Bullying and Jesus’ perspective
October 10, 2016. Four miles from our church a teenager had finished school for the day in Haslett. He had faced repeated harassment from his peers, and pressure from many different areas in his life. On Tuesday, he intentionally proceeded to walk on to the railroad tracks, where an oncoming train…
It is still too early to know exactly what was going on, or how long the teen in question dealt with bullying and pressure, but this situation is part of a larger story that still affects many of us today. The CDC estimates that around 42,000 suicides occurred in the year 2014. We could throw out even more numbers and provide a breakdown in demographics, such as men are more likely to commit suicide than women but women are more likely to have suicidal thoughts, or that it is the third leading cause of death for ages 15 – 24, or that once every forty seconds someone will commit suicide. Studies also suggest a strong link between bullying and suicide, estimating that bully victims are 2 to 9 times more likely to commit suicide. But the point is not to imply that once numbers reach a certain threshold, then this becomes a legitimate issue worth discussing. What matters is the fact that there are people in today’s world that are choosing to end their life right now because they have been repeatedly been bullied.

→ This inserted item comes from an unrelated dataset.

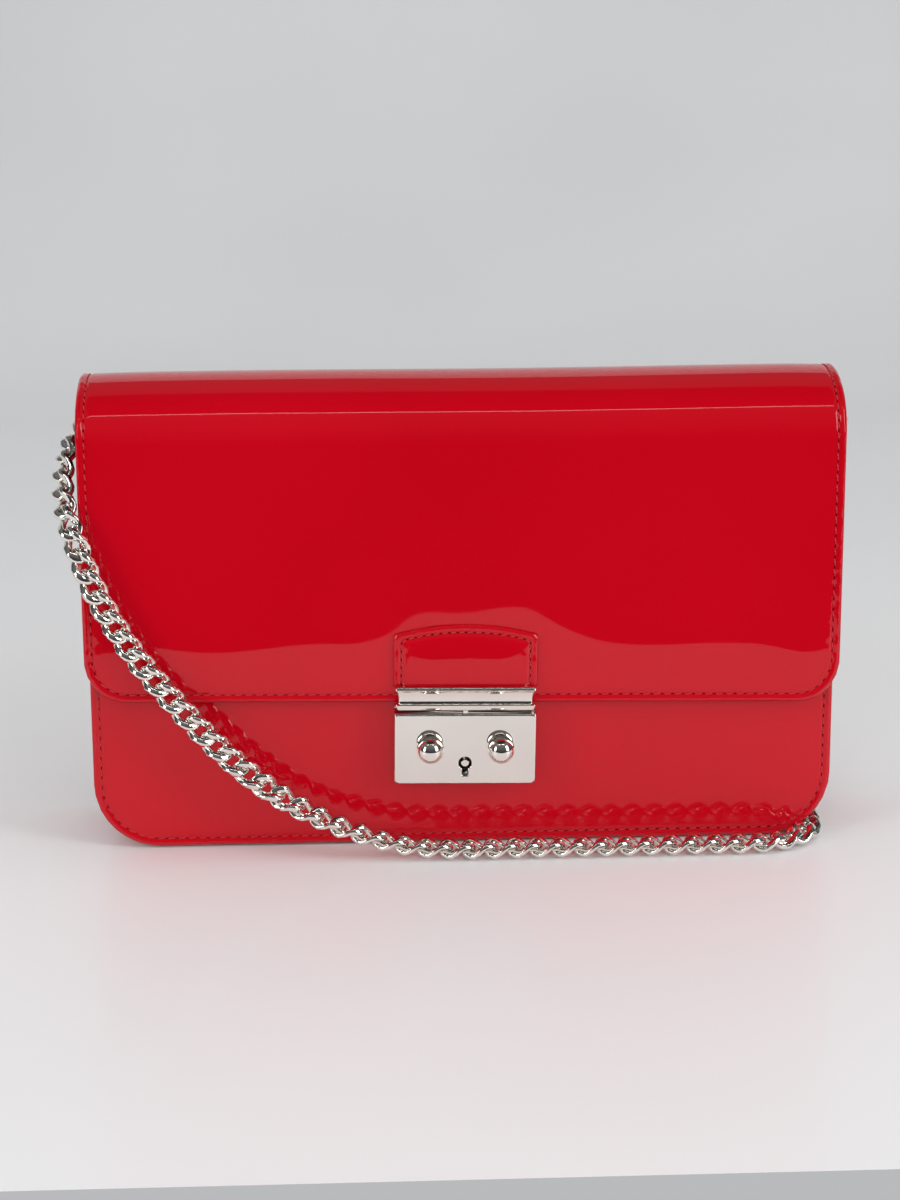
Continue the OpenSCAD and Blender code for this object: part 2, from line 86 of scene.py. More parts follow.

We want to first identify some signs that you can observe to determine whether someone is being bullied. No, it is not as cut and dry as what you would come to expect from movies like Mean Girls or A Christmas Story. No, at times, the signs may be so subtle that it takes a careful watcher to notice something is out of the ordinary.
1 – Greater exposure/mentioning of death. Victims who reach this point start to ponder whether their life has any meaning, and whether things would be different (read, much better) if they were not around. They may not outright say, “Hey, I’ve been more interested in death lately, especially since my self-worth is at a negative balance now,” but they will start bringing such topics in to the conversation.
2 – Becoming more emotionally detached from their surroundings. Not all times can this kind of behavior be attributed to “teenage puberty [insert something that oversimplifies the rocky years 13 – 19].” Giving their things away as if to wrap things up, sadness, depression, or withdrawing from activities indicate that there is a likely chance that something may be wrong.
3 – Showing signs of aggression indicating a tipping point. The victim in this case may engage in self-inflicting wounds, substance abuse, doing crazy things, and even indicating that they can no longer handle the pressure. Unlike many of us who do feel under pressure that is life, this kind of pressure differentiates itself as an ongoing burden that seems to never be relieved and brings their self-esteem down, coupled with the other aforementioned behaviors.
There are many other behaviors that would indicate suicidal tendencies, but you can read up more on that should you so choose. We will provide a link to a paper from the CDC about bullying and suicide right here. But today we want to focus on the bullied ones from a Christian perspective. Psychology tells us today to be nice to all around us, remember we are all human on the inside no matter what our surface is. We do not discount these principles but we consider them as values to be heeded. But the principles to be heeded take on a more enhanced identity within a Christian framework. Consider:
For God so loved the world that He gave His only Son that whoever believes in Him should not perish but have eternal life.
We have heard this verse many times before, reciting it in church or hearing of it mentioned somewhere at some point in time. Here is the thing. God gave HIS LIFE so we would not have to give ours. He loved you so much that He was willing to endure the death of the cross to save you. That is how much He values you. You were bought with a price. The fact that God Himself, a Being worthy of praise and worship, was willing to leave the comforts of His home and the safety, security, and omnipotence of Heaven to endure struggles, trials, and hardships so that you could have a way up through Jesus reveals that you matter to God. 1 John 3:1 says,
See what great love the Father has lavished on us, that we should be called children of God! And that is what we are!
The relationship becomes more intimate. Jesus’ death on the cross at first glance may make Him a hero to mankind, but the Bible indicates that there is a more intimate relationship that God wants to have with us. He considers you to be His child. Being His child means you are a part of His family. You know what God’s family does (or should do)? Look out for each other. Value each other. Acknowledge the importance of each and every single member in the body of Jesus. Read 1 Corinthians 12 to get a better understanding of this concept.
Here is what we are trying to say to you today. You matter to God. You may be pressured on all fronts. You may be led to feel irrelevant or insignificant by people in your school, people in your work, or just people in your life. But know this. Jesus died for you because He loves you and He wants to have a close relationship with you now and for all eternity. How many other gods out there would do that for you? Looking at humanity from a satellite would suggest any all powerful being would want to just start over from scratch. But not Jesus. Jesus is a redeemer. He is a restorer. And there is nothing you can do to be separated or isolated from God’s love.